黄土高原上,采砂车轰鸣,车轮辗过处浓烟滚滚,几乎要遮住鼠兔的巢穴;一片围网前,普氏原羚用角顶、用蹄挖,一次又一次地想冲过去,最终只能退后……
这是一部没有解说、没有字幕的微电影《迷失的家园》。电影只有12分21秒,画面如实记录着野生动物们的被伤害与死亡——流血的喙、伏地的颈、被毁的窝,以及干裂的土地、粗大的烟囱。
为了拍摄这部毫无收益的微电影,导演乔乔在卖掉了父母资助和自己打工置办下的一套北京房产、一辆车,从大学毕业后便投入拍摄,历时5年,2000多小时素材。截至2013年6月17日16时,这部微电影的网络点击率已超过242万(不计转载)。
著名企业家、大自然保护协会中国主席马云评价说,“震撼的音乐和惊人的场面让我联想到当年希特勒灭绝人性的迫害,同样是生命,是家园!传播就是拯救生命!感谢乔乔和所有制作人的担当和坚守。”
因偶然而来的坚持
乔乔1米7的个头,看起来很清瘦,戴一副眼镜,头发染成红棕色,典型的85后青年时髦范儿。2013年6月初,凤凰卫视约他做节目,主持人窦文涛一见他,开玩笑说:“一看就是没吃饱,穷得叮当响。”
1985年,乔乔出生于河南一个中医家庭。父母本希望他继承衣钵,但他喜欢拍照片,最爱“桃红复含宿雨,柳绿更带朝烟”的画面,高考时顺理成章报了北京电影学院编剧专业。
父母瞧不上他的选择:现在还有谁看电影?县城里唯一的影院都改成浴池了。
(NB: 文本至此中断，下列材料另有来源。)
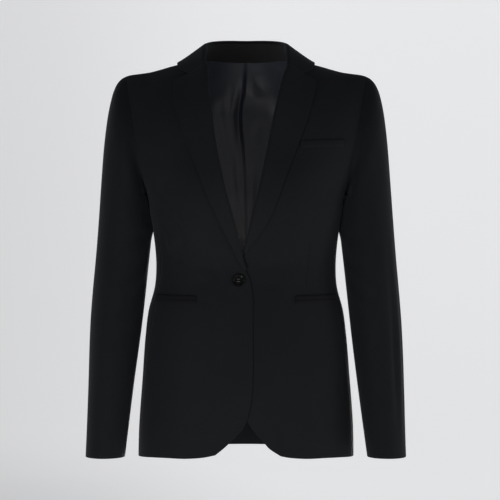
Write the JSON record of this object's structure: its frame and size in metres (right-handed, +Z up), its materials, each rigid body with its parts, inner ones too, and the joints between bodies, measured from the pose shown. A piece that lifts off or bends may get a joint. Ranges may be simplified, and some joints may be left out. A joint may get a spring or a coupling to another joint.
{
  "type": "single breasted blazer",
  "caption": "Fitted women's blazer in black cloth, worn and hollow, with notch lapels, one button, cutaway front hems and plain long sleeves.",
  "frame": {"origin": "base of the neck, midway between the shoulder seams, where the wearer's shoulders hold the garment", "axes": "+Z up, the front faces -Y, +X is the wearer's left"},
  "size_m": [0.5312, 0.2552, 0.6958],
  "materials": {
    "cloth": "fine matt suiting",
    "lining": "satin lining",
    "button": "gloss",
    "thread": "twisted thread"
  },
  "bodies": {
    "root": {"front_right": "cloth", "front_left": "cloth", "side_panel_right": "cloth", "side_panel_left": "cloth", "back_right": "cloth", "back_left": "cloth", "top_sleeve_right": "cloth", "top_sleeve_left": "cloth", "under_sleeve_right": "cloth", "under_sleeve_left": "cloth", "lapel_right": "cloth", "lapel_left": "cloth", "collar": "cloth", "collar_stand": "cloth", "hip_lip_upper_right": "cloth", "hip_lip_upper_left": "cloth", "hip_lip_lower_right": "cloth", "hip_lip_lower_left": "cloth", "chest_welt": "cloth", "back_lining_right": "lining", "back_lining_left": "lining", "button": "button", "button_thread_upper": "thread", "button_thread_lower": "thread"}
  },
  "joints": []
}
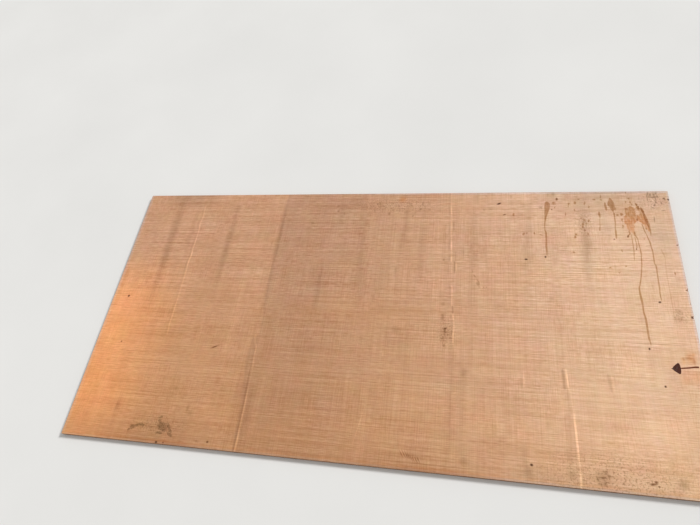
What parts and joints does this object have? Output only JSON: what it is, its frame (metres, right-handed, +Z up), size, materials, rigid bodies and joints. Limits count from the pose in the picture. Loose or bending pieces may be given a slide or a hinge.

但两位老人家更没想到,学了四年毕业后,乔乔选择了电影产业中最无人问津的发展方向:自然生态环保纪录电影。
一切源于一个偶然。
快毕业时,乔乔写了一个关于村民在雪天吃鱼的黑色幽默剧本,获得学校资助拍摄。不料当年冬天没有下雪,没拍成。第二年3月,他看到邻近村里一户人家,大红喜字还没有褪色,新媳妇便怀孕了,屋檐下还飞来了做窝的燕子。
乔乔来了灵感:为什么不拍一部纪录片呢?新婚夫妇与新筑巢的燕子,共同讲述一个建立新生活的故事。
拍摄持续了3个月,乔乔印象最深的是夏至那天,幼燕中暑晕倒了,回来喂食的父母愣了,嘴里叼着虫子,焦急地跳来跳去。最后,还是这户人家支了梯子爬上去,给幼燕喂了点水,幼燕才渐渐苏醒过来。
乔乔给这部纪录片起命为《巢》,“动物不再是人的附属,而有了自己的生活和情感”, 他也从中体会到了拍摄的乐趣。
他开始研究这个类型的电影,发现中国没有真正意义上的野生动物电影——以野生动物为主人公,不是科教专题片,不一定要有故事性,但一定要传达某种理念,由导演赋予影片以人文精神气质。
2008年7月,乔乔大学毕业,9月,他组成一个6人剧组直奔黄河中下游,在湿地上开机拍摄。他的设想大胆:没有剧本,先拍摄海量素材,再从中选取画面,建立逻辑。组里包括摄影助理、跟焦员、场工等人马,一切都按故事片拍摄的标准配备。
很快,他发现这样不行。他是“导演”,但无法控制“演员”,他不知道鸟要往哪里飞,等看到了再架设备开机,已经晚了。
还有钱。这种电影拉不来赞助费,他一咬牙把父母接济和打工买的房和车全都卖了,换来200多万元启动资金。然而200万半年就没影了。摄影助理的工资,他最初按北京行价付,一天1200元,后来只付得起一天100元;电影胶片,最初一卷1500元钱,能拍四分钟,省着用,也只能拍十几天,更令人沮丧的是,有时拍一天下来,一个有用的画面都没有。
乔乔差一点就放弃了,直到一只灰鹤出现。
2010年春天,他用长焦镜头漫无目的地在荒原上搜寻时,突然发现一处草丛下有动静,仔细一看,那是一只灰鹤——这有些奇怪,早在1个月前,候鸟们都已经北迁了呀!再仔细一看,旁边还有一只灰鹤,似乎是生病了。乔乔这才明白,健康的灰鹤是留下来陪伴同伴的,“当时心头一震,它伤到了我心里最柔软的地方”。